### Stated problem
Please quote exactly the lines below from the line containing "return min(wanted_radius, largest_rounding_share" to the line containing "bpy.context.scene.collection.objects.link(empty)", both lines included, and nothing else.

### Supplied entries
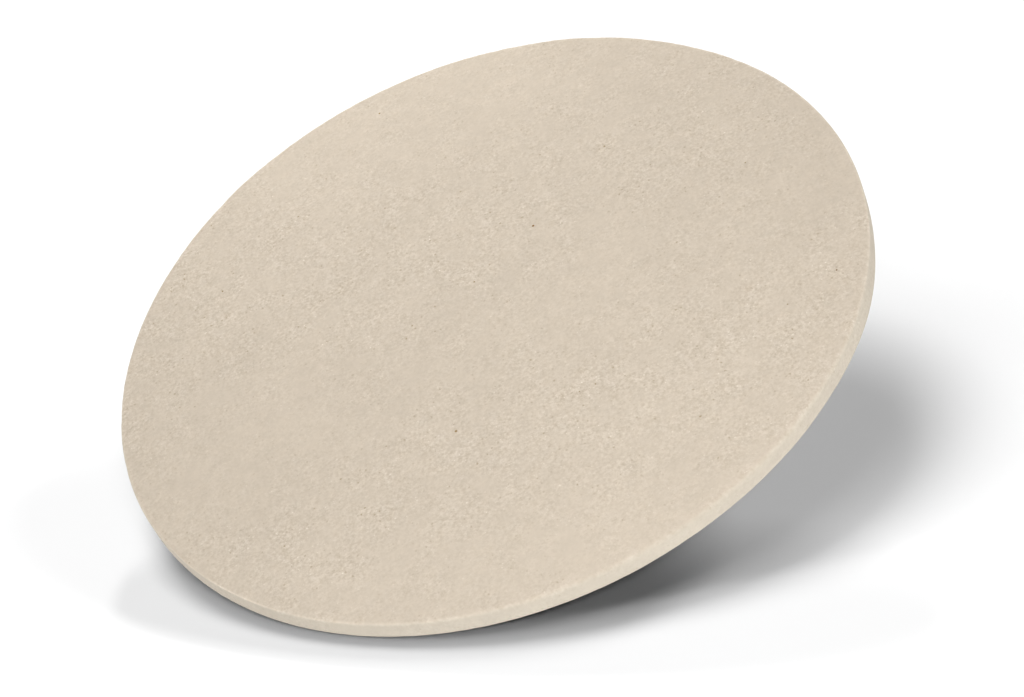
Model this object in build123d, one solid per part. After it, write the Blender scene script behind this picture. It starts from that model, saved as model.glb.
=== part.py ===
from build123d import *
import os

# A round pizza stone: one slab of fired ceramic, with nothing fixed to it.
# Millimetres. The origin is the centre of the underside, +Z comes out of the baking face.

# Driving sizes
stone_diameter = 360.0
stone_thickness = 10.0
baking_edge_radius = 2.5
underside_edge_radius = 2.5

# An edge's rounding takes less than half of the rim's height, so that the rim keeps a flat band.
largest_rounding_share = 0.45


def rounding(wanted_radius):
    """Radius of an edge, no larger than the rim has room for."""
    return min(wanted_radius, largest_rounding_share * stone_thickness)


def baking_stone():
    """The slab: a flat disc whose top and bottom edges are rounded all the way round."""
    slab = extrude(Circle(stone_diameter / 2), amount=stone_thickness)
    baking_edge = slab.edges().filter_by(GeomType.CIRCLE).sort_by(Axis.Z)[-1]
    slab = fillet(baking_edge, rounding(baking_edge_radius))
    underside_edge = slab.edges().filter_by(GeomType.CIRCLE).sort_by(Axis.Z)[0]
    return fillet(underside_edge, rounding(underside_edge_radius))


os.makedirs("parts", exist_ok=True)
export_step(baking_stone(), "parts/baking_stone.step")
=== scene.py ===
import math

import bpy
import numpy as np
from mathutils import Matrix, Vector


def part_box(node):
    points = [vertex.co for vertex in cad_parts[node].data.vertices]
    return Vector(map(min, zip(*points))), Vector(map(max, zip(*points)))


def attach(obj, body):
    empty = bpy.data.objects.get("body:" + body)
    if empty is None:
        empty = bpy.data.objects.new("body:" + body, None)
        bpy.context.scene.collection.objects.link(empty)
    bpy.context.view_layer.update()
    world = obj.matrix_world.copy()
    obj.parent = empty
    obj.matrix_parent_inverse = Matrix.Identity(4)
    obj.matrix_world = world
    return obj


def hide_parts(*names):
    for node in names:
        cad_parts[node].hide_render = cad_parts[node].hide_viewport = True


# A round pizza stone of fired cordierite on a white ground. Metres, in the frame of the CAD part.

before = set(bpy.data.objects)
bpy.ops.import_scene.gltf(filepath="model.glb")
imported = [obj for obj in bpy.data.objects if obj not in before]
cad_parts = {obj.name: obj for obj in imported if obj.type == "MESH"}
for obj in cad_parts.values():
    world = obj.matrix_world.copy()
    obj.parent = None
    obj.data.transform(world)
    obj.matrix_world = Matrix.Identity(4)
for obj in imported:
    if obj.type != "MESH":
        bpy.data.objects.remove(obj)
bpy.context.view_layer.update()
scene = bpy.context.scene
millimetre = 0.001
print("frame loaded, nodes:", sorted(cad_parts))


# Maths that several shapes share

def smoothStep(low, high, values):
    # 0 below low, 1 above high, and 3t^2 - 2t^3 between them
    t = np.clip((values - low) / (high - low), 0, 1)
    return t * t * (3 - 2 * t)


def ringNoise(angles, slowest, fastest, falloff, seed):
    # A sum of cosines of whole numbers of waves round the ring, each weaker than the last by its
    # count to the power of falloff, with random phases, scaled to a spread of 1
    draw = np.random.default_rng(seed)
    counts = np.arange(slowest, fastest + 1)
    heights = counts ** -falloff
    phases = draw.uniform(0, 2 * math.pi, len(counts))
    waves = np.cos(np.outer(angles, counts) + phases) @ heights
    return waves / math.sqrt(np.sum(heights ** 2) / 2)


def bell(angles, heading, halfWidth):
    # exp(-(a / w)^2), a being how far an angle is from the heading the short way round and w the half
    # width. The angles are in radians, the heading and the half width in degrees
    away = (angles - math.radians(heading) + math.pi) % (2 * math.pi) - math.pi
    return np.exp(-(away / math.radians(halfWidth)) ** 2)


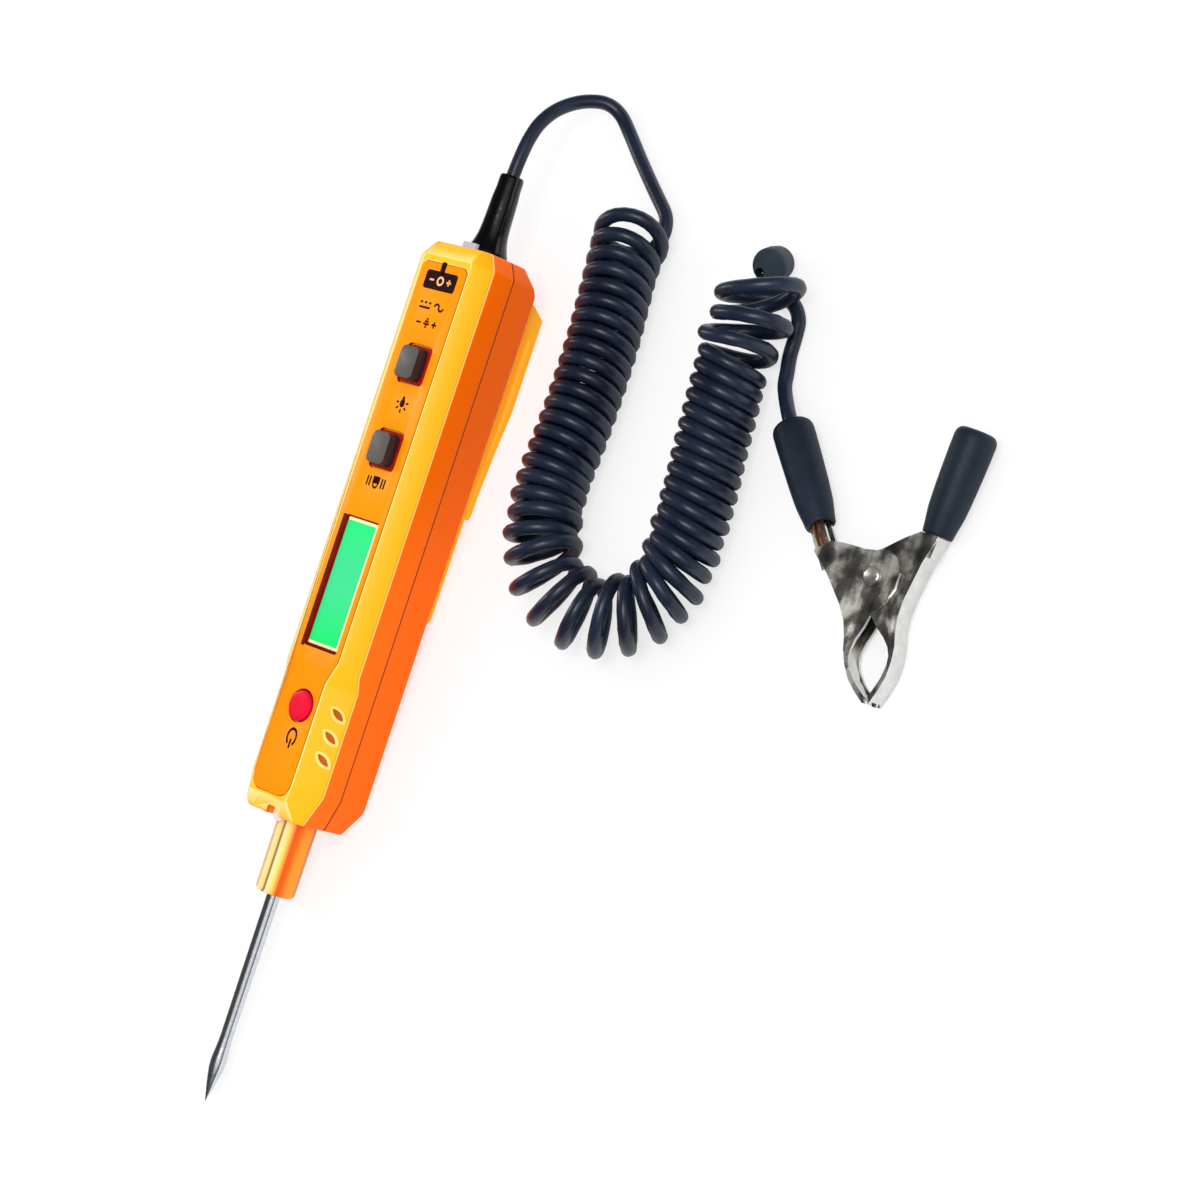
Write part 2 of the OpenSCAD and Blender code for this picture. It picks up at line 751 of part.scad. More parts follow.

### The solution
    return min(wanted_radius, largest_rounding_share * stone_thickness)


def baking_stone():
    """The slab: a flat disc whose top and bottom edges are rounded all the way round."""
    slab = extrude(Circle(stone_diameter / 2), amount=stone_thickness)
    baking_edge = slab.edges().filter_by(GeomType.CIRCLE).sort_by(Axis.Z)[-1]
    slab = fillet(baking_edge, rounding(baking_edge_radius))
    underside_edge = slab.edges().filter_by(GeomType.CIRCLE).sort_by(Axis.Z)[0]
    return fillet(underside_edge, rounding(underside_edge_radius))


os.makedirs("parts", exist_ok=True)
export_step(baking_stone(), "parts/baking_stone.step")
=== scene.py ===
import math

import bpy
import numpy as np
from mathutils import Matrix, Vector


def part_box(node):
    points = [vertex.co for vertex in cad_parts[node].data.vertices]
    return Vector(map(min, zip(*points))), Vector(map(max, zip(*points)))


def attach(obj, body):
    empty = bpy.data.objects.get("body:" + body)
    if empty is None:
        empty = bpy.data.objects.new("body:" + body, None)
        bpy.context.scene.collection.objects.link(empty)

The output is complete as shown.